4. Methods (for academic publication)

In this experiment, participants performed a probabilistic reversal learning task. Each trial began with a central fixation cross, displayed for a variable duration of 600 to 800 ms. Subsequently, two distinct images were presented simultaneously on the left and right sides of the screen for 1500 ms. Participants were instructed to select one of the two images by pressing the ‘f’ key for the left image or the ‘j’ key for the right image. Following their response, a blank screen was shown for 400 to 600 ms, after which feedback was provided for 800 ms.

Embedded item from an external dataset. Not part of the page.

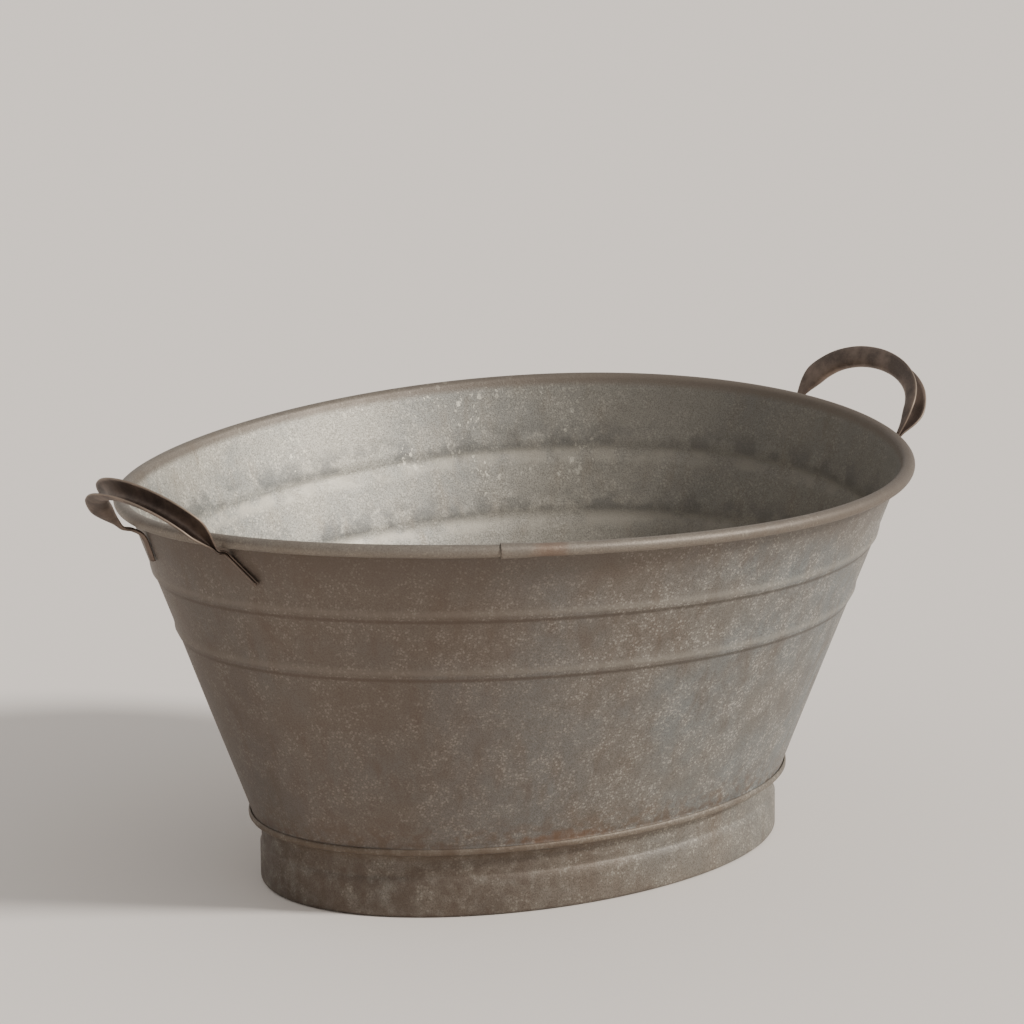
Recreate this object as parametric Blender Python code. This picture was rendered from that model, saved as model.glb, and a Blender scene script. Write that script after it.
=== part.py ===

The task was structured into 6 blocks of 40 trials each. Within each block, one of the two images was designated as the “correct” stimulus, associated with an 80% probability of reward (+10 points) and a 20% probability of punishment (-10 points). The “incorrect” stimulus had the inverse probabilities. The reward contingencies were subject to reversal based on the participant’s performance. A reversal was triggered when the participant chose the correct stimulus in at least 9 of the last 10 trials. Upon reversal, the previously “incorrect” stimulus became the “correct” one, and its associated win probability was increased to 90% for the remainder of the block to facilitate the learning of the new rule. This design allows for the examination of cognitive flexibility and reinforcement learning under changing environmental conditions.